When season one of Heels begins, the sibling relationship between Ace and Jack could be described as dysfunctional. “Jack is his brother’s keeper, straight up. He’s thrust into a situation that he didn’t necessarily ask for and he’s doing his best but he’s not necessarily wearing the hat perfectly. I like Jack because the way that he treats Ace leaves a little bit to be desired, but that’s just real. That’s how he feels like he has to do things. And working with Alexander and the chemistry that we were able to generate I think starting basically at a dinner at Musso and Frank’s in March of 2020 two days before the world shut down, everything since then it’s been great. Their relationship is interesting. It’s complex, it’s rich, it’s faulty, but that’s real life.”

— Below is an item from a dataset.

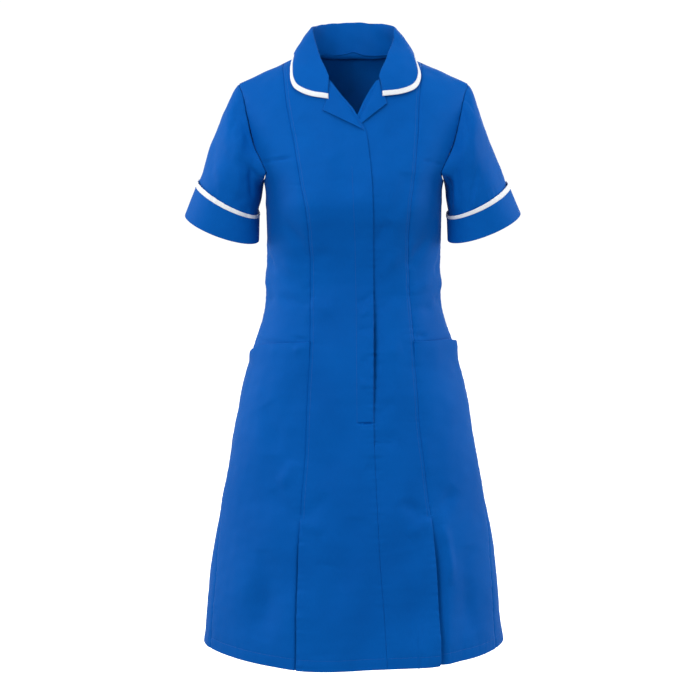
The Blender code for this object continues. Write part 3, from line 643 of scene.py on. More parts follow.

“There is real love there, but they’re overshadowed by this immense trauma that they’ve experienced in their father’s death,” explained Ludwig. “They’re trying to work through it the best they can. I think it’s something that even members of our crew were telling me they’ve dealt with in some way. It’s just so fascinating to watch. You so badly want them to just hug it out as an audience member, but they’re just so stuck in their ways and so driven by external forces trying to mask what they really need to deal with with other things. Just watching that play out to me was so fascinating.
Stephen was so kind to invite me over so we could cuddle every night and just kind of create that bond.”